The Australian Competition and Consumer Commission report for broadband speeds, released on Wednesday, showed similar average download-speed results for the month of November 2019 as the previous report, with users able to get at least 90.5% of their promised speed on fibre-to-the-premises, 91.4% on fibre-to-the-curb, 81.9% on fibre-to-the-node and 91.6% on cable.

But the ACCC took aim at the poor performance of the controversial fibre-to-the-node technology brought in by the Coalition government instead of continuing the full-fibre rollout.

Fibre-to-the-node is fibre cable right up to a box, usually on the end of a street, that then uses the existing Telstra copper phone lines for the remaining distance to people’s homes. It means the speed of the connection depends on the quality of the copper line and the distance from the node to a person’s home.

As part of its testing of NBN speeds, the ACCC noticed that close to a quarter of connections on fibre-to-the node were considered underperforming. That is, no more than 5% of the speed tests conducted were able to get above 75% of the promised speed.
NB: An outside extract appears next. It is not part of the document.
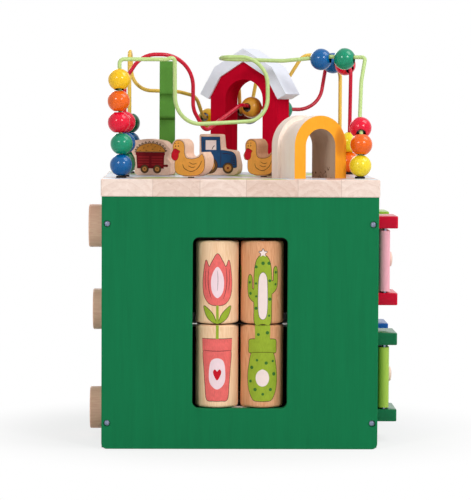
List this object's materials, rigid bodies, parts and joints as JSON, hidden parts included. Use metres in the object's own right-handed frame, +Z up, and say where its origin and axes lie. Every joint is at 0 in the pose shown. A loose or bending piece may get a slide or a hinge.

The ACCC found that of the 1,212 NBN connections tested, 11% of those were considered to be underperforming, and 95% of those underperforming were fibre-to-the-node connections. The majority of the FTTN connection underperforming were on plans of over 50 megabits per second (Mbps), and the ACCC said users were encouraged to move to slower plans.

Under NBN Co’s statement of expectations, issued by the federal government in 2016, every NBN connection must have access to at least 25 Mbps download speeds, and 90% of fixed line premises (excluding wireless and satellite services) must be able to get at least 50Mbps.

In places where fibre-to-the-node cannot meet these expectations, NBN Co has been remediating the copper, and in a very small number of places, upgrading the homes to full-fibre.

The NBN Co chief executive, Stephen Rue, told Guardian Australia on Tuesday the number of homes needing upgrades was not significant. “It’s a small number we have been upgrading to fibre-to-the-premises,” he said.

“But we have always rolled out technologies where it is best to do so to meet the statement of expectations, and in this case it was a small number of premises where we have built with fibre-to-the-premises where we weren’t able to meet the requirements because basically the length of the copper.”

Labor’s communications spokeswoman, Michelle Rowland, said the report raised questions over why the network was “still not delivering the speeds Australians are paying for”.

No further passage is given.